GIVEN INFORMATION:
· · · · ·

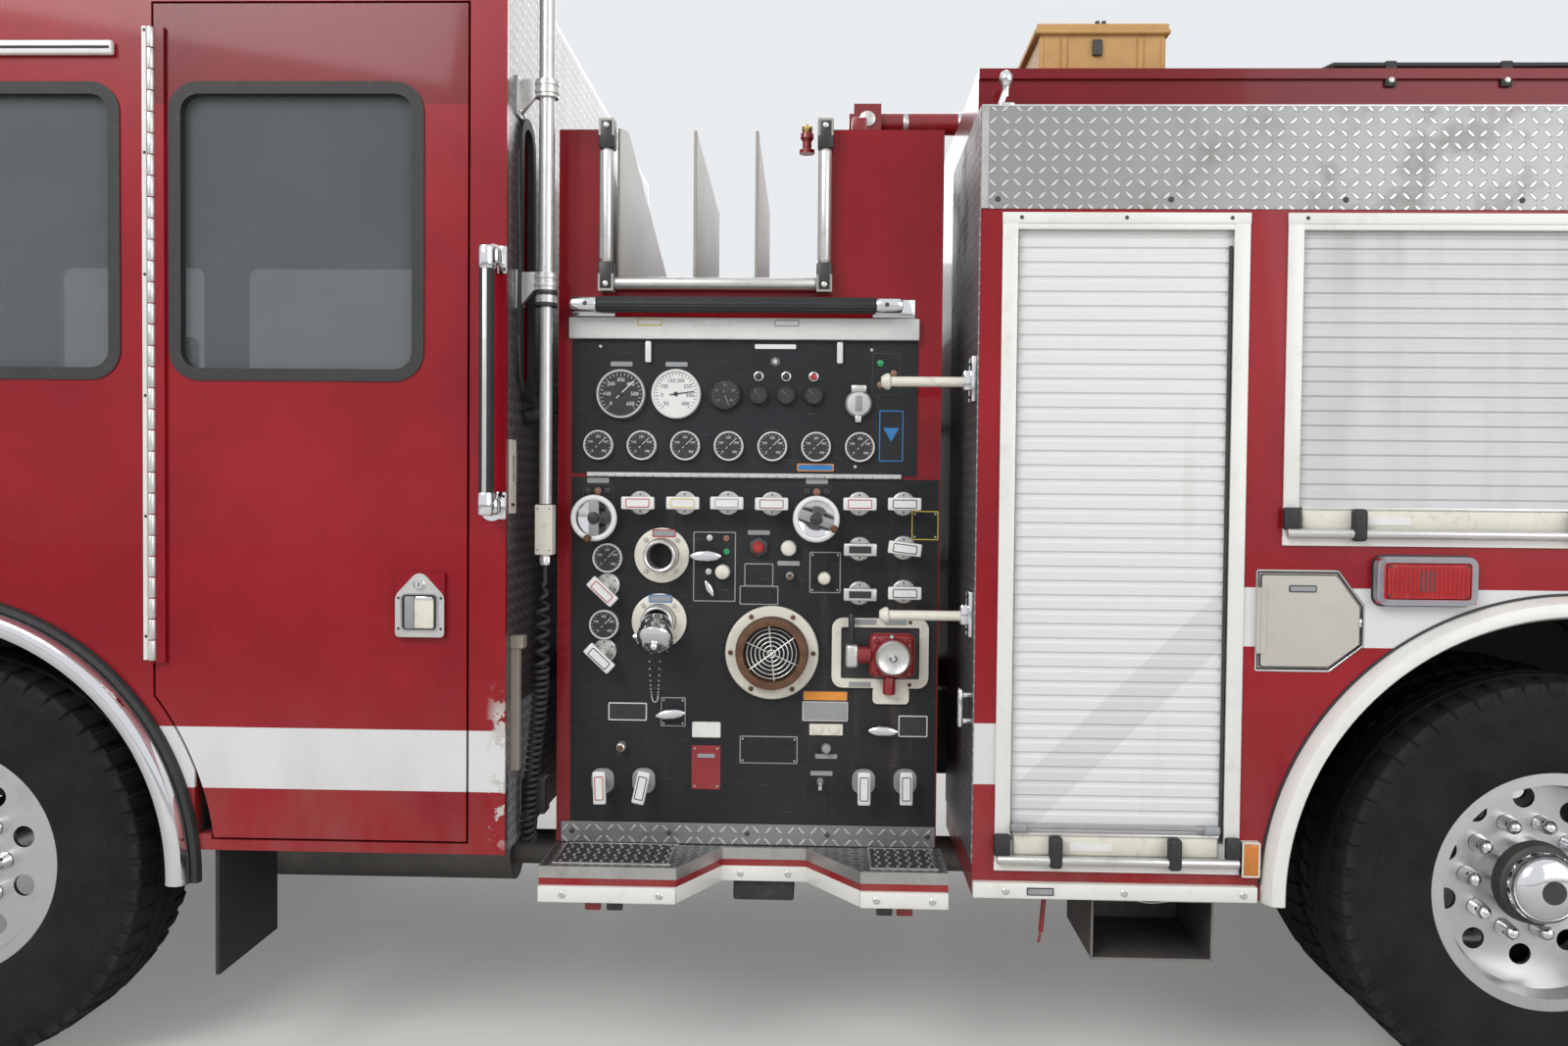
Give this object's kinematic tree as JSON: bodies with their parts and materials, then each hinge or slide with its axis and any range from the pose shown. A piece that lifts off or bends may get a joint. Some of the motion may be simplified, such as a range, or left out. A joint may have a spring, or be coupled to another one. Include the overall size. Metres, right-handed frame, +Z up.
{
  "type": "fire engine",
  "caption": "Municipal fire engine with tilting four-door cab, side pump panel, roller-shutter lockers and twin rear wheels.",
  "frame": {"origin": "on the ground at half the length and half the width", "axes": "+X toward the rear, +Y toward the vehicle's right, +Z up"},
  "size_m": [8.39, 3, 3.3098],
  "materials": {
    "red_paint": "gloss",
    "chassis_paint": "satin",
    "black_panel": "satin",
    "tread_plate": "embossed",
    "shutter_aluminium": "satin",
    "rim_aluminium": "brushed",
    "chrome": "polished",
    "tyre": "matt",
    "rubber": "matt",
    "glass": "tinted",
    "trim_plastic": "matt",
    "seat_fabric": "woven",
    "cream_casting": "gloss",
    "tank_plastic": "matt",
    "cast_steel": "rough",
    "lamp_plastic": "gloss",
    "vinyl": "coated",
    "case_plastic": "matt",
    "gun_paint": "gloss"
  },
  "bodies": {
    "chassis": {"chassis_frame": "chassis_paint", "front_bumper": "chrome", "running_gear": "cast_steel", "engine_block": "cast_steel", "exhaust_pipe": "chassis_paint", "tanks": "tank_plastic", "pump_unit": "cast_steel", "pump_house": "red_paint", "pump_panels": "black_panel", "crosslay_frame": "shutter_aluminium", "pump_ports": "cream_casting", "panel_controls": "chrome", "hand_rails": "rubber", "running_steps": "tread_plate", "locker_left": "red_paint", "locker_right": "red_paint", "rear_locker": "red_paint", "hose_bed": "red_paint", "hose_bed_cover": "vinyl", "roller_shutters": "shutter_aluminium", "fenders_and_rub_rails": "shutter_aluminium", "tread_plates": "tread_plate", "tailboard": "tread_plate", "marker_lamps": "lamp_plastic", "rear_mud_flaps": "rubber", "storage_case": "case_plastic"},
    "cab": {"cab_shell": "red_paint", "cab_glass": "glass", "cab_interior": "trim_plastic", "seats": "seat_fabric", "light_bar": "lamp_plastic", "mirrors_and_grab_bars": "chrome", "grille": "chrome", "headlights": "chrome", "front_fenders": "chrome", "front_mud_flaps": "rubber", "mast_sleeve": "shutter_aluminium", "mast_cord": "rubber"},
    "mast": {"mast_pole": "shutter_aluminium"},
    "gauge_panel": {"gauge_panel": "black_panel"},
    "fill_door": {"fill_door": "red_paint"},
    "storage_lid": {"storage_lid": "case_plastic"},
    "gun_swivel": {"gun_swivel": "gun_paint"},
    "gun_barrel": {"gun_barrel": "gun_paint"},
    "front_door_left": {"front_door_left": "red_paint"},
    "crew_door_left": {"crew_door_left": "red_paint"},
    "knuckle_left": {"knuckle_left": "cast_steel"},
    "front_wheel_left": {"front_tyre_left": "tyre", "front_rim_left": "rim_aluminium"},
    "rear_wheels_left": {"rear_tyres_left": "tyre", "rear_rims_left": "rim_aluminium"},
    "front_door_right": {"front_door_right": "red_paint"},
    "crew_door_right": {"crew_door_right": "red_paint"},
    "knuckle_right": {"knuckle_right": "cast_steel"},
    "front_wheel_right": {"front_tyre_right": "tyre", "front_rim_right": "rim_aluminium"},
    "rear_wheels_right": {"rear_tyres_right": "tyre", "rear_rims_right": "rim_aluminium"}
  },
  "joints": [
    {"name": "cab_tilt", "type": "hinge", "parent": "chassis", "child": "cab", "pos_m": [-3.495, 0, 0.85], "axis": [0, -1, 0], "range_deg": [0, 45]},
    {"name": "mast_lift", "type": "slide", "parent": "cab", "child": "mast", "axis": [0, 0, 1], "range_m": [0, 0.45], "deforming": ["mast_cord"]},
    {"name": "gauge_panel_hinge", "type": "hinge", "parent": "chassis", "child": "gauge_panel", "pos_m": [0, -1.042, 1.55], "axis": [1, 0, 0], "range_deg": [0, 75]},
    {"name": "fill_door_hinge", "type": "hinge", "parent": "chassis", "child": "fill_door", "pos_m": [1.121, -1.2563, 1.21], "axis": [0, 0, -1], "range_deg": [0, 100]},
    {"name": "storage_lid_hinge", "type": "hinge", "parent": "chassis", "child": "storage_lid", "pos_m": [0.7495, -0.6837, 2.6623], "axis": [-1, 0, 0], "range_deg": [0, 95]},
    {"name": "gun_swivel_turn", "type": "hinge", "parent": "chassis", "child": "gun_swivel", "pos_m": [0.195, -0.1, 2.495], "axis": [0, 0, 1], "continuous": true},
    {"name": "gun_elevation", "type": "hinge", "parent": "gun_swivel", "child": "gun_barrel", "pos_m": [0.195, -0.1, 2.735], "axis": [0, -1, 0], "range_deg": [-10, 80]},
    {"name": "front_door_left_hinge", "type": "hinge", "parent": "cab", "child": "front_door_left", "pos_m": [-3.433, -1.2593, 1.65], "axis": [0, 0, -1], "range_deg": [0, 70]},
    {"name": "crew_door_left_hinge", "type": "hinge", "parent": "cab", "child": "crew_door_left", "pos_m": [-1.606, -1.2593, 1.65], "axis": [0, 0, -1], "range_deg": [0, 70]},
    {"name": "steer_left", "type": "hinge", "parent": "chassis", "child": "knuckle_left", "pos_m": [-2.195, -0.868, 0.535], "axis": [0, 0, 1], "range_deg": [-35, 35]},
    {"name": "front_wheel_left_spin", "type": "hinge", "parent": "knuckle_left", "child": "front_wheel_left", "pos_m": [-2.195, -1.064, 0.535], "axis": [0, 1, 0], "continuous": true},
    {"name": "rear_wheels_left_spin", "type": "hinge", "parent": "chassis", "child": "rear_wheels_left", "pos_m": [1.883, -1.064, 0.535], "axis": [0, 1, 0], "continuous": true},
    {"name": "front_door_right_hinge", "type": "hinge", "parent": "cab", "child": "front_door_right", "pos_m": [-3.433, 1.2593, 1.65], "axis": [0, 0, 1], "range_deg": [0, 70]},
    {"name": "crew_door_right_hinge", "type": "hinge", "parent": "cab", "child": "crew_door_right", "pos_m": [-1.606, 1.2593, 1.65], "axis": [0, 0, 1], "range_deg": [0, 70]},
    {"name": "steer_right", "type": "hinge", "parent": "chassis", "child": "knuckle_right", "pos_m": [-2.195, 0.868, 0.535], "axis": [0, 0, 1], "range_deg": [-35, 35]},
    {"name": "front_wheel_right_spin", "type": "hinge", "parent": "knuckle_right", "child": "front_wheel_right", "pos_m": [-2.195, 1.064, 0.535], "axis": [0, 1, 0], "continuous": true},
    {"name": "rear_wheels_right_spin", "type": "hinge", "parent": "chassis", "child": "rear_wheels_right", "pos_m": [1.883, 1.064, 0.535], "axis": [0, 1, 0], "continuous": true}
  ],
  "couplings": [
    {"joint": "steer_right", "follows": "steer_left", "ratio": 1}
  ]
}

· · · · ·

TASK DETAILS: Repeat the data above, word for word.

TASK SOLUTION:
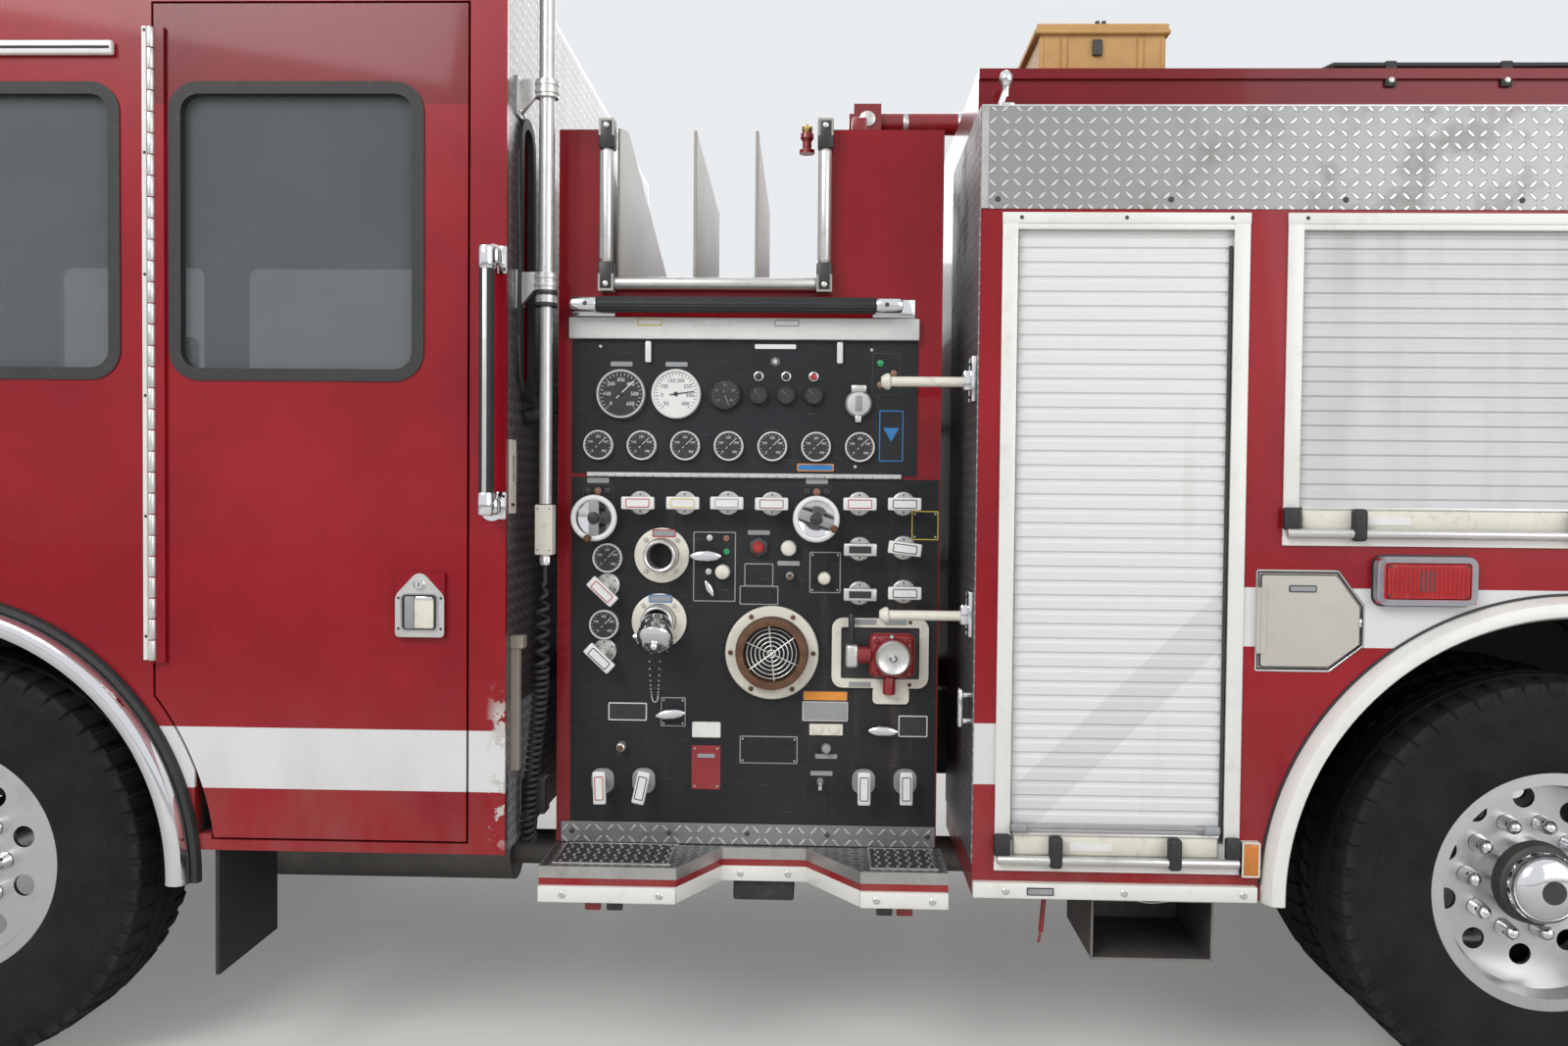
Give this object's kinematic tree as JSON: bodies with their parts and materials, then each hinge or slide with its axis and any range from the pose shown. A piece that lifts off or bends may get a joint. Some of the motion may be simplified, such as a range, or left out. A joint may have a spring, or be coupled to another one. Include the overall size. Metres, right-handed frame, +Z up.
{
  "type": "fire engine",
  "caption": "Municipal fire engine with tilting four-door cab, side pump panel, roller-shutter lockers and twin rear wheels.",
  "frame": {"origin": "on the ground at half the length and half the width", "axes": "+X toward the rear, +Y toward the vehicle's right, +Z up"},
  "size_m": [8.39, 3, 3.3098],
  "materials": {
    "red_paint": "gloss",
    "chassis_paint": "satin",
    "black_panel": "satin",
    "tread_plate": "embossed",
    "shutter_aluminium": "satin",
    "rim_aluminium": "brushed",
    "chrome": "polished",
    "tyre": "matt",
    "rubber": "matt",
    "glass": "tinted",
    "trim_plastic": "matt",
    "seat_fabric": "woven",
    "cream_casting": "gloss",
    "tank_plastic": "matt",
    "cast_steel": "rough",
    "lamp_plastic": "gloss",
    "vinyl": "coated",
    "case_plastic": "matt",
    "gun_paint": "gloss"
  },
  "bodies": {
    "chassis": {"chassis_frame": "chassis_paint", "front_bumper": "chrome", "running_gear": "cast_steel", "engine_block": "cast_steel", "exhaust_pipe": "chassis_paint", "tanks": "tank_plastic", "pump_unit": "cast_steel", "pump_house": "red_paint", "pump_panels": "black_panel", "crosslay_frame": "shutter_aluminium", "pump_ports": "cream_casting", "panel_controls": "chrome", "hand_rails": "rubber", "running_steps": "tread_plate", "locker_left": "red_paint", "locker_right": "red_paint", "rear_locker": "red_paint", "hose_bed": "red_paint", "hose_bed_cover": "vinyl", "roller_shutters": "shutter_aluminium", "fenders_and_rub_rails": "shutter_aluminium", "tread_plates": "tread_plate", "tailboard": "tread_plate", "marker_lamps": "lamp_plastic", "rear_mud_flaps": "rubber", "storage_case": "case_plastic"},
    "cab": {"cab_shell": "red_paint", "cab_glass": "glass", "cab_interior": "trim_plastic", "seats": "seat_fabric", "light_bar": "lamp_plastic", "mirrors_and_grab_bars": "chrome", "grille": "chrome", "headlights": "chrome", "front_fenders": "chrome", "front_mud_flaps": "rubber", "mast_sleeve": "shutter_aluminium", "mast_cord": "rubber"},
    "mast": {"mast_pole": "shutter_aluminium"},
    "gauge_panel": {"gauge_panel": "black_panel"},
    "fill_door": {"fill_door": "red_paint"},
    "storage_lid": {"storage_lid": "case_plastic"},
    "gun_swivel": {"gun_swivel": "gun_paint"},
    "gun_barrel": {"gun_barrel": "gun_paint"},
    "front_door_left": {"front_door_left": "red_paint"},
    "crew_door_left": {"crew_door_left": "red_paint"},
    "knuckle_left": {"knuckle_left": "cast_steel"},
    "front_wheel_left": {"front_tyre_left": "tyre", "front_rim_left": "rim_aluminium"},
    "rear_wheels_left": {"rear_tyres_left": "tyre", "rear_rims_left": "rim_aluminium"},
    "front_door_right": {"front_door_right": "red_paint"},
    "crew_door_right": {"crew_door_right": "red_paint"},
    "knuckle_right": {"knuckle_right": "cast_steel"},
    "front_wheel_right": {"front_tyre_right": "tyre", "front_rim_right": "rim_aluminium"},
    "rear_wheels_right": {"rear_tyres_right": "tyre", "rear_rims_right": "rim_aluminium"}
  },
  "joints": [
    {"name": "cab_tilt", "type": "hinge", "parent": "chassis", "child": "cab", "pos_m": [-3.495, 0, 0.85], "axis": [0, -1, 0], "range_deg": [0, 45]},
    {"name": "mast_lift", "type": "slide", "parent": "cab", "child": "mast", "axis": [0, 0, 1], "range_m": [0, 0.45], "deforming": ["mast_cord"]},
    {"name": "gauge_panel_hinge", "type": "hinge", "parent": "chassis", "child": "gauge_panel", "pos_m": [0, -1.042, 1.55], "axis": [1, 0, 0], "range_deg": [0, 75]},
    {"name": "fill_door_hinge", "type": "hinge", "parent": "chassis", "child": "fill_door", "pos_m": [1.121, -1.2563, 1.21], "axis": [0, 0, -1], "range_deg": [0, 100]},
    {"name": "storage_lid_hinge", "type": "hinge", "parent": "chassis", "child": "storage_lid", "pos_m": [0.7495, -0.6837, 2.6623], "axis": [-1, 0, 0], "range_deg": [0, 95]},
    {"name": "gun_swivel_turn", "type": "hinge", "parent": "chassis", "child": "gun_swivel", "pos_m": [0.195, -0.1, 2.495], "axis": [0, 0, 1], "continuous": true},
    {"name": "gun_elevation", "type": "hinge", "parent": "gun_swivel", "child": "gun_barrel", "pos_m": [0.195, -0.1, 2.735], "axis": [0, -1, 0], "range_deg": [-10, 80]},
    {"name": "front_door_left_hinge", "type": "hinge", "parent": "cab", "child": "front_door_left", "pos_m": [-3.433, -1.2593, 1.65], "axis": [0, 0, -1], "range_deg": [0, 70]},
    {"name": "crew_door_left_hinge", "type": "hinge", "parent": "cab", "child": "crew_door_left", "pos_m": [-1.606, -1.2593, 1.65], "axis": [0, 0, -1], "range_deg": [0, 70]},
    {"name": "steer_left", "type": "hinge", "parent": "chassis", "child": "knuckle_left", "pos_m": [-2.195, -0.868, 0.535], "axis": [0, 0, 1], "range_deg": [-35, 35]},
    {"name": "front_wheel_left_spin", "type": "hinge", "parent": "knuckle_left", "child": "front_wheel_left", "pos_m": [-2.195, -1.064, 0.535], "axis": [0, 1, 0], "continuous": true},
    {"name": "rear_wheels_left_spin", "type": "hinge", "parent": "chassis", "child": "rear_wheels_left", "pos_m": [1.883, -1.064, 0.535], "axis": [0, 1, 0], "continuous": true},
    {"name": "front_door_right_hinge", "type": "hinge", "parent": "cab", "child": "front_door_right", "pos_m": [-3.433, 1.2593, 1.65], "axis": [0, 0, 1], "range_deg": [0, 70]},
    {"name": "crew_door_right_hinge", "type": "hinge", "parent": "cab", "child": "crew_door_right", "pos_m": [-1.606, 1.2593, 1.65], "axis": [0, 0, 1], "range_deg": [0, 70]},
    {"name": "steer_right", "type": "hinge", "parent": "chassis", "child": "knuckle_right", "pos_m": [-2.195, 0.868, 0.535], "axis": [0, 0, 1], "range_deg": [-35, 35]},
    {"name": "front_wheel_right_spin", "type": "hinge", "parent": "knuckle_right", "child": "front_wheel_right", "pos_m": [-2.195, 1.064, 0.535], "axis": [0, 1, 0], "continuous": true},
    {"name": "rear_wheels_right_spin", "type": "hinge", "parent": "chassis", "child": "rear_wheels_right", "pos_m": [1.883, 1.064, 0.535], "axis": [0, 1, 0], "continuous": true}
  ],
  "couplings": [
    {"joint": "steer_right", "follows": "steer_left", "ratio": 1}
  ]
}